Data lines:
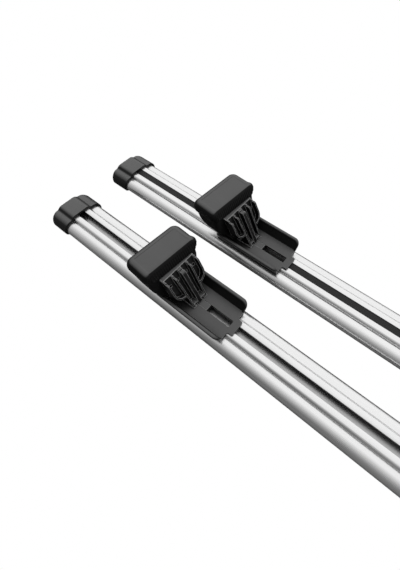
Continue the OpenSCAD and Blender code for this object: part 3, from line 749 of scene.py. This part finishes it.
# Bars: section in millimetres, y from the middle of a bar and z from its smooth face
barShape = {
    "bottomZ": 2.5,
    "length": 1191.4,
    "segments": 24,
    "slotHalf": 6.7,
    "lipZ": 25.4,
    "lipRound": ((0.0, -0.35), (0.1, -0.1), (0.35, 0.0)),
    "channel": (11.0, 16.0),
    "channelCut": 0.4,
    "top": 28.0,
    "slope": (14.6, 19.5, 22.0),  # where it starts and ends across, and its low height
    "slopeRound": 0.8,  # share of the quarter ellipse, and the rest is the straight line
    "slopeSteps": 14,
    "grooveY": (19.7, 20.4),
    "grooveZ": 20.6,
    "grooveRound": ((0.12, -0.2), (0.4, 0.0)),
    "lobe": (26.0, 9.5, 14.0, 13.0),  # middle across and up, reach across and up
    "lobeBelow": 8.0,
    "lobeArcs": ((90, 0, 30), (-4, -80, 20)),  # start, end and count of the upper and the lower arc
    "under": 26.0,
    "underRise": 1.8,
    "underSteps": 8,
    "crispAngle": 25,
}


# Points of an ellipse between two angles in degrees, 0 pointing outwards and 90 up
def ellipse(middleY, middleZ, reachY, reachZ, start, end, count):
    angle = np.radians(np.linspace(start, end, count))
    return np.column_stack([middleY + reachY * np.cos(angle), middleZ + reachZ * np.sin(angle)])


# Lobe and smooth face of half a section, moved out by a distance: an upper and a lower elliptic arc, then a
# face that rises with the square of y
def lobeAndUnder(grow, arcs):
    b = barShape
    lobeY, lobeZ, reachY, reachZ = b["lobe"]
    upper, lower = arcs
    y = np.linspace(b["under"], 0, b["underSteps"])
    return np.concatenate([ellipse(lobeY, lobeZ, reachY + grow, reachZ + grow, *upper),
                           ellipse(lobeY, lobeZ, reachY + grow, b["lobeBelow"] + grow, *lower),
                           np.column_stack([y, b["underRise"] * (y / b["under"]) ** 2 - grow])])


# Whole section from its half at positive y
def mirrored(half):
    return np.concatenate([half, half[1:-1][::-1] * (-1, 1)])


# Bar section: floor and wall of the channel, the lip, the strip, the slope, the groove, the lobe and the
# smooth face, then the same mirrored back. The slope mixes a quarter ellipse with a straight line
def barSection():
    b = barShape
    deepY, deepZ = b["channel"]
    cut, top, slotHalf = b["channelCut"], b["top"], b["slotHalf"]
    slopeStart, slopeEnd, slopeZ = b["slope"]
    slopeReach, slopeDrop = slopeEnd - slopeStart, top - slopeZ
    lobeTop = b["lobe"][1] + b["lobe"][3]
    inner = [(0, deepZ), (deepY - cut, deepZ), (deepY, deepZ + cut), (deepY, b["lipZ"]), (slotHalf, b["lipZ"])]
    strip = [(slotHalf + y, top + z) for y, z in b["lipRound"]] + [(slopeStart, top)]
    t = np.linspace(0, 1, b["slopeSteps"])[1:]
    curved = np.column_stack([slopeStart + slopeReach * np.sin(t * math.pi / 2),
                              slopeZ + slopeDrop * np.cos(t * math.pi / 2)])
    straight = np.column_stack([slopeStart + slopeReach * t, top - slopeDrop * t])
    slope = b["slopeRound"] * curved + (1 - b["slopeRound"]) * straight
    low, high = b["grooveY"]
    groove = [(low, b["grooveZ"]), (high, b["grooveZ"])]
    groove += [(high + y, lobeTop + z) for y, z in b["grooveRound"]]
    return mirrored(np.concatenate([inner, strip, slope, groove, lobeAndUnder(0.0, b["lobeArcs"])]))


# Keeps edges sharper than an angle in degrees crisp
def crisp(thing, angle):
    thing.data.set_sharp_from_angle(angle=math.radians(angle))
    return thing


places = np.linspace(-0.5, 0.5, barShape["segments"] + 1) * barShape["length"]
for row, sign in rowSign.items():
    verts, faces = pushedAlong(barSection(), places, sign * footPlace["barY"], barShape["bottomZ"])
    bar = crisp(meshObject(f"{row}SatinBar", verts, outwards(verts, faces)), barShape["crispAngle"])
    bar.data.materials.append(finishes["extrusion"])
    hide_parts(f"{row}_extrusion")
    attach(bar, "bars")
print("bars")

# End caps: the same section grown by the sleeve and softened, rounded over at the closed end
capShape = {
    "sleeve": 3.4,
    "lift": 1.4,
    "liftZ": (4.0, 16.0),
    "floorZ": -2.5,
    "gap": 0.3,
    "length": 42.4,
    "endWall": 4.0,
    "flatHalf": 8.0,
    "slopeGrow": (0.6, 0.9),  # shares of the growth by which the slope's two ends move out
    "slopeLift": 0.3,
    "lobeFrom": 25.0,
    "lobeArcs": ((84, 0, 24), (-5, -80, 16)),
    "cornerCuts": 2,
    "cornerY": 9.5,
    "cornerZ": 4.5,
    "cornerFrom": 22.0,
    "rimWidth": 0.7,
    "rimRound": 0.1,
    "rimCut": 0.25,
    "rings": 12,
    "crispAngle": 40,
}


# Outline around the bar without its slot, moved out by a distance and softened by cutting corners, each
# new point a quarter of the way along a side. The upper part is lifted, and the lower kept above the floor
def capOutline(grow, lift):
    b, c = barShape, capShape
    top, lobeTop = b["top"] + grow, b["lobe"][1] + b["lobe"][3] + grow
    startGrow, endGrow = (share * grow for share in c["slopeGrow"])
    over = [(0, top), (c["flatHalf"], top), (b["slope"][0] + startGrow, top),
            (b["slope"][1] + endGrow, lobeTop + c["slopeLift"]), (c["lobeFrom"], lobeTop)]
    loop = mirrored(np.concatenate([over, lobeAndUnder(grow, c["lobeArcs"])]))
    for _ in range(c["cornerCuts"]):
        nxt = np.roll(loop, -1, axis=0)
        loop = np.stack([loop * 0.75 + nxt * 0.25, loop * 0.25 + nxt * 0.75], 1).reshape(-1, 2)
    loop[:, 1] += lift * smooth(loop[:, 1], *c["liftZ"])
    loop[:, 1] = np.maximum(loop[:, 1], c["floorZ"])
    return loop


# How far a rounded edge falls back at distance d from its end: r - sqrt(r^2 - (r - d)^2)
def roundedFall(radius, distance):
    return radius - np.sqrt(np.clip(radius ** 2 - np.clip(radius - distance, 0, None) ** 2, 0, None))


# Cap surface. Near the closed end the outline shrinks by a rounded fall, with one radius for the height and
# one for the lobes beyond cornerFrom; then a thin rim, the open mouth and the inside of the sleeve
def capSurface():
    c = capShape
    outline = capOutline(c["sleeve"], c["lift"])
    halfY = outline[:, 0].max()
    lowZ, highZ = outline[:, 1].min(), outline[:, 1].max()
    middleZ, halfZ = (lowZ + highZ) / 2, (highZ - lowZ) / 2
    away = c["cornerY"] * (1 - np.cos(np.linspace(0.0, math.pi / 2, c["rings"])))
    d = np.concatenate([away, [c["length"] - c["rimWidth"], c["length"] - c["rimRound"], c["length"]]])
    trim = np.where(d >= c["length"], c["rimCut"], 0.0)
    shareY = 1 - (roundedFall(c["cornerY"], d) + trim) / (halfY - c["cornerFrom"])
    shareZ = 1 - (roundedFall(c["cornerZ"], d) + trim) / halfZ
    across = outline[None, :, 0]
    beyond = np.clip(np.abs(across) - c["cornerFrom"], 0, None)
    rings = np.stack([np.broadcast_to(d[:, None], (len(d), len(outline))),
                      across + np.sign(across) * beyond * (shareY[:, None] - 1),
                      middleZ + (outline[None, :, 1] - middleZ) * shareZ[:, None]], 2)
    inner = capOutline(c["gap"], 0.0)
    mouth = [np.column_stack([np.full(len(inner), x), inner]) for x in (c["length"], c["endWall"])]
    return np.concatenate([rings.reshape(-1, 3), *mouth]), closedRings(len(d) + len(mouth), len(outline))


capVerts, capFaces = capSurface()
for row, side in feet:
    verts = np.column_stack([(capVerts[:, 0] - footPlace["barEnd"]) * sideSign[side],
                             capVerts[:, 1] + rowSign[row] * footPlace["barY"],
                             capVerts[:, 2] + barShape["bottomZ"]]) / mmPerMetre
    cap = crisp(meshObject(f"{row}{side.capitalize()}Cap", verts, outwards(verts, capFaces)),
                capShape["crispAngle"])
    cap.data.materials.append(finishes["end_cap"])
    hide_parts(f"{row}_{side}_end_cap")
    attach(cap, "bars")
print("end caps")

Your instructions: Show every line above in which the word "finishes" occurs.

Exercise output:
Continue the OpenSCAD and Blender code for this object: part 3, from line 749 of scene.py. This part finishes it.
    bar.data.materials.append(finishes["extrusion"])
    cap.data.materials.append(finishes["end_cap"])